Taha 20/88: Samiri, erimiş altından böğüren bir buzağı yaptı. “İşte sizin tanrınız budur” dediler.
Buradaki buzağı sembolik bir figürdür. Ziynetlerle yani mal ve servetle yapılmıştır. Böğürmesi, yani ses çıkarması da etkileyiciliği ve çekiciliği simgeler. Samiri halkın güven duygusunu bu gösterişli ve etkileyici nesneye yönlendirmiştir.
Modern Dünyada Buzağılar
Bugün de benzer buzağılar karşımıza çıkar. Medya, sermaye, moda, teknoloji gibi güçlü araçlarla insanlar etkilenmekte, bu modern buzağıların sesine kapılmaktadır. Kapitalizm, bu sistemin en belirgin örneğidir. Üretim-tüketim tarzı, yaşam biçimleri, giyim-kuşam gibi konularda küresel bir yaşam modeli dayatılmaktadır.

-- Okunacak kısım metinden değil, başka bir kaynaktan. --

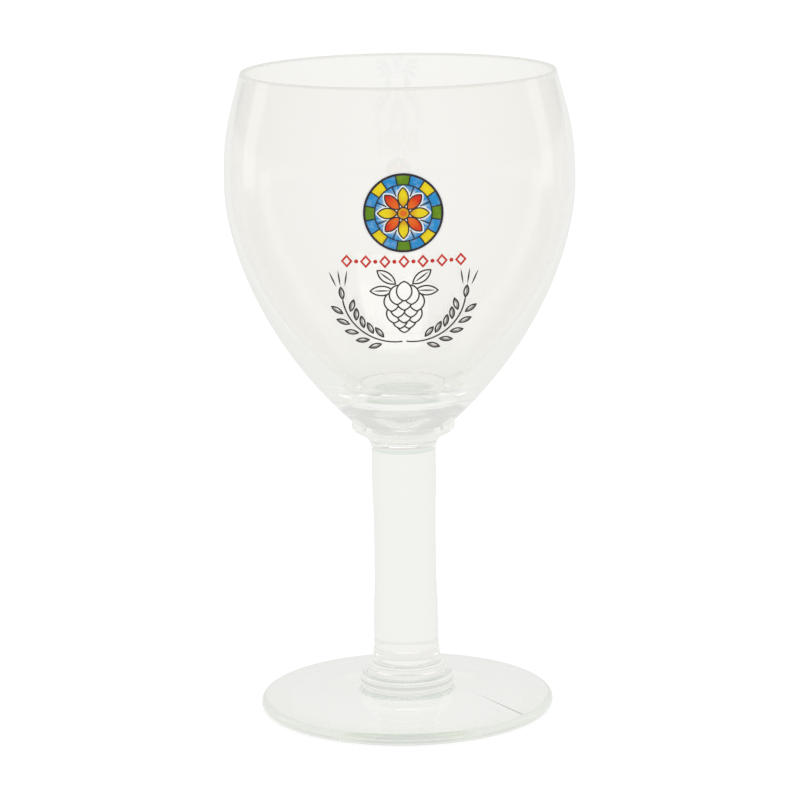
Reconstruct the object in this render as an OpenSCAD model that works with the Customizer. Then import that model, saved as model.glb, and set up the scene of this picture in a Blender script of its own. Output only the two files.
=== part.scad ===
// Chalice beer glass: a deep bowl with a drawn-in mouth and a thick solid base, a bead collar,
// a solid drawn stem, a stepped foot collar and a flat round foot, all fused glass to glass,
// with a decoration of fired enamels on the front of the bowl.
// The origin is on the table under the axis, +Z is up and the decoration faces -Y.

/* [Bowl] */
// Height of the bowl from its seat on the collar to the rim
bowl_h = 95.6; // [88:0.2:110]
// Height of the widest place above the bowl's seat
belly_h = 65.4; // [60:0.2:72]
// Outer diameter at the widest place
bowl_d = 94.3; // [86:0.1:104]
// Outer diameter just under the lip
mouth_d = 84.7; // [76:0.1:92]
// Thickness of the wall from the middle of the bowl up
wall = 1.5; // [1.2:0.1:2.4]
// Extra thickness that the wall gains towards the bowl's floor
heel_t = 4.6; // [2:0.2:6]
// Thickness of the fire-polished lip
lip_t = 1.3; // [1:0.1:2.2]
// Solid glass between the bowl's seat and its floor
floor_t = 9; // [7:0.2:12]
// Angle of the flare where the bowl leaves the collar, measured from upright
flare_angle = 47; // [42:1:52]
// Angle by which the lip leans inwards
lip_angle = 14.4; // [8:0.2:20]

/* [Collar] */
// Height of the collar between the stem and the bowl
collar_h = 7.8; // [7:0.1:10]
// Diameter of the bead at its widest
collar_d = 28.2; // [26:0.1:31]
// Diameter of the flat seat that the bowl is fused to
seat_d = 27.6; // [24:0.1:30]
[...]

Günümüzde borsaların simgesi boğadır. Bu da tesadüf değildir. Gücü, yükselişi ve tüketimi simgeler.
Samiri'nin Sözü: “Ben onların göremediğini gördüm”
Taha 20/96: Samiri, “Ben onların göremediğini gördüm. Elçi’nin öğretilerinden bir parça aldım ve attım; içimde bir ses bana böyle yapmamı söyledi” dedi.
Samiri, Tevhid inancının sonucunu fark etmişti. Bu inancın, halkı özgürleştireceğini, güce karşı bağımsızlaştıracağını biliyordu. Ama bunu istemedi. O, insanların egemenliğini elinde tutabileceği, zayıf bir ilaha ihtiyaç duyuyordu. Bu yüzden, dini saptırdı; Allah’ın dininden bir parça aldı ve attı. Yerine, mal, güç ve sermayeye dayalı bir yaşam biçimi sundu.
Sonuç: Bugünün Samirileri ve Buzağıları
Bugün de “Samiri zihniyeti” hâlâ yaşıyor. Medya, para, güç ve ideolojiyle halkları peşinden sürüklüyor. İnsanlara Allah’ın adaletini değil, güce dayalı bir hayatı öneriyorlar. Ve ne yazık ki birçok insan, bu güçlü “buzağıların” etrafında toplanıyor. Samiri’nin “göremedikleri şeyi gördüm” sözü, bugün de anlamlı: Bu yeni yaşam biçimi, çok kişinin gözünü kamaştırıyor.